- The impact of Covid-19 and related lockdowns on the economy is seen as the biggest culprit impacting SA's commercial property sector.
- Its negative impact is reflected in a decline in activity levels perceived by brokers in all three major segments, namely retail, industrial and office property.
- Brokers polled in a recent survey perceive the industrial property market as the strongest and the offices segment by far the weakest.
A mini-recovery in the commercial property sector, prompted by the end of the hard lockdown in mid-2020, seems to be running out of steam - and offices are the hardest hit as working from home continues to dampen demand.
This is according to the latest FNB Commercial Property Broker Survey, based on the third quarter.
The negative impact of Covid-19 lockdowns on the economy is seen as the biggest culprit. Only 25% of brokers surveyed perceive business conditions to be satisfactory - down from 27% in the second quarter.
Activity levels in all three major commercial property segments - industrial, office and retail - seemed slightly lower in the third quarter than in the last few prior quarters. Furthermore, none of the three major commercial property segments have seen activity ratings return to pre-lockdown levels recorded in the first quarter of 2020. Industrial property is the only segment that has come close to that. The warehousing part of industrial property, for example, sees its performance and demand driven by inventory requirements.
The brokers surveyed perceive the industrial property market as the strongest of the three major commercial property segments and offices as by far the weakest. This is also the case for activity expectations over the next six months.
"Apart from a sluggish economic recovery out of the second quarter of 2020 'hard' lockdown, we believe that a lack of further interest rate cutting stimulus since early-2020, along with increased expectation that the next interest rate move by the SARB will be up, has begun to work against the commercial property market," states the survey report.
"Had interest rates not been cut by three percentage points in the first half of 2020, the commercial property market conditions and business confidence among brokers would likely have been far worse."
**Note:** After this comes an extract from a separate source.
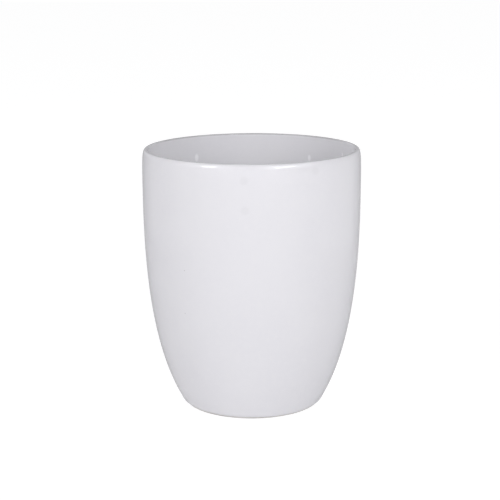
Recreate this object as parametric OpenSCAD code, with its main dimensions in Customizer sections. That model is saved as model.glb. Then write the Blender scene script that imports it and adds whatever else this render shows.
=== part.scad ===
// Porcelain crucible of the tall form, standing open without its lid.
// It is one thrown and fired vessel: a bare porcelain body under two glaze coats, one outside and one
// inside, which meet along the crest of the lip. The foot is left bare, so that it doesn't stick to the kiln.
// Millimetres, +Z up, origin at the centre of the plane that the foot stands on.

/* [Outside] */
// Overall height
height = 59.5; // [50:0.5:75]
// Outside diameter at the widest place
widest_d = 50; // [40:0.5:60]
// Height of the widest place, as a share of the overall height
widest_share = 0.87; // [0.75:0.01:0.95]
// Outside diameter where the side would meet the standing plane
foot_d = 32.2; // [28:0.1:36]
// Fullness of the side: 2 is an ellipse, and more is squarer
side_power = 2.5; // [2.4:0.1:3]

/* [Wall] */
// Wall thickness at the lip
lip_t = 1.36; // [1:0.02:2]
// Radius of the lip's inner edge
lip_edge_r = 0.3; // [0.3:0.05:0.5]
// How tightly the outside turns in over the lip: less is rounder, and more is squarer
lip_power = 4; // [3:0.5:5]
// Height of the inside floor above the standing plane
floor_z = 2.6; // [2:0.1:5]
// Fullness of the inside: more gives a flatter floor and a tighter corner
cavity_power = 3; // [2.7:0.1:3.2]

/* [Foot] */
// Width of the bare ring that touches the table
ring_w = 3; // [2:0.1:6]
// Depth of the hollow inside that ring
hollow_h = 0.5; // [0.2:0.1:1]
// Width of the slope from the ring up into the hollow
hollow_slope_w = 1.6; // [0.8:0.1:3]
// Radius of the outer edge of the foot
foot_edge_r = 0.25; // [0.1:0.05:0.3]

/* [Glaze] */
// Thickness of each glaze coat
glaze_t = 0.2; // [0.1:0.05:0.25]
// Height of the glaze's lower edge above the standing plane
glaze_edge_z = 0.4; // [0.4:0.05:2]

/* [Hidden] */
$fn = 180;
arc_step = 2;     // degrees between points of the outside and of the inside
round_step = 10;  // degrees between points of the small round edges
porcelain = [0.91, 0.90, 0.87];
glaze = [0.90, 0.90, 0.92];

side_r = widest_d / 2;
widest_z = height * widest_share;

// The side, the turn over the lip and the inside are superellipses about the widest height. Their points follow
// one angle: 0 at the widest height, -90 at the crest of the lip, and 90 where the curve would reach the axis.
foot_a = acos(pow(foot_d / 2 / side_r, side_power / 2));
side_h = widest_z / pow(sin(foot_a), 2 / side_power);
cavity_h = widest_z - floor_z;

mouth_r = side_r - lip_t;
mouth_z = height - lip_edge_r;
crest_r = mouth_r + lip_edge_r;
cavity_r = mouth_r / width_share(mouth_z, cavity_h, cavity_power);

// Where the side meets the standing plane: how far it leans out, and the radius of the porcelain there
foot_lean = -side_tilt(foot_a);
foot_body_r = foot_d / 2 - glaze_t / cos(foot_lean);
foot_edge_x = foot_body_r - foot_edge_r * (1 - sin(foot_lean)) / cos(foot_lean);

// Angles down the glazed side, and the angle where the rounded lower edge of the glaze begins
bead_a = angle_at(glaze_edge_z + glaze_t, side_h, side_power);
glaze_end_a = angle_at(glaze_edge_z, side_h, side_power);
cavity_angles = spread(angle_at(mouth_z, cavity_h, cavity_power), 90);
edge_turns = [100:round_step:170];
bead_turns = [22.5:22.5:90];

// Share of the full radius that a superellipse has at height z
function width_share(z, h, power) = pow(1 - pow(abs(widest_z - z) / h, power), 1 / power);

// Angle of the point of a superellipse at height z
function angle_at(z, h, power) = sign(widest_z - z) * asin(pow(abs(widest_z - z) / h, power / 2));

// Evenly spaced angles from a to b, both included exactly
function spread(a, b) = let (n = ceil((b - a) / arc_step)) [for (i = [0:n]) a * (1 - i / n) + b * i / n];

// Upward tilt of a superellipse's outward normal at angle a
function tilt(a, r, h, power) =
    let (slope = 2 - 2 / power)
    atan2(-sign(a) * pow(sin(abs(a)), slope) / h, pow(cos(a), slope) / r);
function side_tilt(a) = tilt(a, side_r, side_h, side_power);

// Point of a superellipse at angle a, moved inwards along its normal
function curve_point(a, r, h, power, inwards) =
    let (t = tilt(a, r, h, power))
    [r * pow(cos(a), 2 / power) - inwards * cos(t),
     widest_z - sign(a) * h * pow(sin(abs(a)), 2 / power) - inwards * sin(t)];

// Side below the widest height, at a depth under the surface of its glaze
function side_point(a, depth) = curve_point(a, side_r, side_h, side_power, depth);

// Outside from the crest of the lip to the rounded edge of the glaze, at a depth under its surface
function outside_points(depth) = concat(
    [for (a = spread(-90, 0))
        [crest_r, 0] + curve_point(a, side_r - crest_r, height - widest_z, lip_power, depth)],
    [for (a = spread(0, bead_a)) if (a > 0) side_point(a, depth)]);

// Inside from the lip's inner edge to the axis, at a depth under the surface of its glaze
function cavity_points(depth) =
    [for (a = cavity_angles) curve_point(a, cavity_r, cavity_h, cavity_power, -depth)];

// Rounded inner edge of the lip, from its crest down to the inside, at a depth under the surface of its glaze
function lip_edge_points(depth) =
    [for (t = edge_turns)
        [crest_r + (lip_edge_r - depth) * cos(t), mouth_z + (lip_edge_r - depth) * sin(t)]];

// Inside with the lip's edge, from just past the crest to the axis
function inside_points(depth) = concat(lip_edge_points(depth), cavity_points(depth));

// Half round that the glaze's lower edge ends in, from the coat's surface down to the porcelain
function bead_points() =
    [for (t = bead_turns) side_point(bead_a + (glaze_end_a - bead_a) * sin(t), glaze_t * (1 - cos(t)))];

// Foot from the end of the glaze to the axis: its rounded edge, the standing ring and the hollow
function foot_points() = concat(
    [for (t = [foot_lean:round_step:90])
        [foot_edge_x + foot_edge_r * cos(t), foot_edge_r * (1 - sin(t))]],
    [[foot_edge_x, 0]],
    [for (t = [0:0.125:1])
        [foot_edge_x - ring_w - hollow_slope_w * t, hollow_h * (1 - cos(180 * t)) / 2]],
    [[0, hollow_h]]);

function reversed(points) = [for (i = [len(points) - 1:-1:0]) points[i]];

// The bare fired porcelain, which carries both coats and stands on its foot ring
module porcelain_body() {
    color(porcelain)
        rotate_extrude()
            polygon(concat(
                reversed(inside_points(glaze_t)),
                outside_points(glaze_t),
                [side_point(glaze_end_a, glaze_t)],
                foot_points()));
}

// Glaze outside, from the crest of the lip down to its rounded edge just above the foot
module outer_glaze() {
    color(glaze)
        rotate_extrude()
            polygon(concat(
                outside_points(0),
                bead_points(),
                reversed(outside_points(glaze_t))));
}

// Glaze inside, from the crest of the lip over the wall and the floor
module inner_glaze() {
    color(glaze)
        rotate_extrude()
            polygon(concat(
                [[crest_r, height]],
                inside_points(0),
                reversed(inside_points(glaze_t)),
                [[crest_r, height - glaze_t]]));
}

porcelain_body();
outer_glaze();
inner_glaze();
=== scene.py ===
"""Porcelain crucible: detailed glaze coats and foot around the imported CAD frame, on a plain pale floor.
Metres, +Z up, in the CAD's own frame."""

import math

import bpy
import numpy as np
from mathutils import Euler, Matrix, Vector


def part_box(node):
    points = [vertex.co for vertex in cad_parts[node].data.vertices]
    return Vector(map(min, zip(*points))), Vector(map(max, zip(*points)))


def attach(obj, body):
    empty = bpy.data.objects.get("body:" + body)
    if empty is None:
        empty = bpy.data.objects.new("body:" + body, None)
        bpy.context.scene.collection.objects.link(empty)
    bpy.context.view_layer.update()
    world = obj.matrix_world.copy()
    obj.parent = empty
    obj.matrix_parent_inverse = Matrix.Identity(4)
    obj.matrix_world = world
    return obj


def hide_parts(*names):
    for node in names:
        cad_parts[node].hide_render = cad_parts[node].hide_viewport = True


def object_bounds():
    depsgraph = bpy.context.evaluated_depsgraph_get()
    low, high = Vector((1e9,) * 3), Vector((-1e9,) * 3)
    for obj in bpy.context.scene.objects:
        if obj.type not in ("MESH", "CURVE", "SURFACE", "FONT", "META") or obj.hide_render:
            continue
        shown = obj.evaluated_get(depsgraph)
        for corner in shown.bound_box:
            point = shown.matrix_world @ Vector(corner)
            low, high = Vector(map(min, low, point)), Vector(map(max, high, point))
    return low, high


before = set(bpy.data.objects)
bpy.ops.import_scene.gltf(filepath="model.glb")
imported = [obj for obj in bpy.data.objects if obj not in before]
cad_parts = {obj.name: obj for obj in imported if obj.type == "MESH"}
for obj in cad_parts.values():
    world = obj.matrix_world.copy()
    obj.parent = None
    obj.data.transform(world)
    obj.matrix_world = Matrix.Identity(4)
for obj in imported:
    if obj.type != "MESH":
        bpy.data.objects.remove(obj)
cad_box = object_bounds()

MM = 0.001

# The vessel's shape. Its height, its widest radius, the glaze's thickness and the inside floor come from the
# frame. The rest repeats part.scad's own driving values.
HEIGHT = cad_box[1].z
SIDE_R = cad_box[1].x
GLAZE_T = SIDE_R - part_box("porcelain_body")[1].x
FLOOR_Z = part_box("inner_glaze")[0].z + GLAZE_T
WIDEST_Z = HEIGHT * 0.87
FOOT_R = 16.1 * MM
SIDE_POWER = 2.5
LIP_POWER = 4.0
LIP_T = 1.36 * MM
LIP_EDGE_R = 0.3 * MM
CAVITY_POWER = 3.0
RING_W = 3 * MM
HOLLOW_H = 0.5 * MM
HOLLOW_SLOPE_W = 1.6 * MM
FOOT_EDGE_R = 0.25 * MM
EDGE_Z = 0.4 * MM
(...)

Work from home still dampening office demand
The office segment is still negatively impacted by companies downscaling and the increased work-from-home trend, according to the report. Businesses are also simply trying to save themselves from the economic fallout by reorganising themselves and this also dampens office demand. A concern about the impact of an interest rate hiking cycle maybe approaching also plays a part.
While overall there is an over-supply of office space, this applies less to smaller office premises.
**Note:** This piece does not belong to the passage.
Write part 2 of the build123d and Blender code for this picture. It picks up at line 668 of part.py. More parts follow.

Apart from brokers citing the economic impact of the Covid-19 pandemic and related lockdowns, which are leading to distressed selling, respondents also cited political uncertainty as a factor influencing the industrial and warehouse segment.
Industrial property is the most affordable property category of the three major property classes - its key advantage over the other property classes.
Respondents report that they are seeing smaller businesses entering the industrial market, as well as a trend of companies looking for more storage space for stock due to the increase in online retail.
The impact of online retail on the retail property sector is seen as far less significant than the work-from-home impact on the office market, the survey shows.
The brokers surveyed still see general economic performance and its impact on consumer purchasing power as the key issue for retailers and their landlords.
About 19.57% of brokers cited the recent unrest and looting as a key factor influencing their expectations on market activity.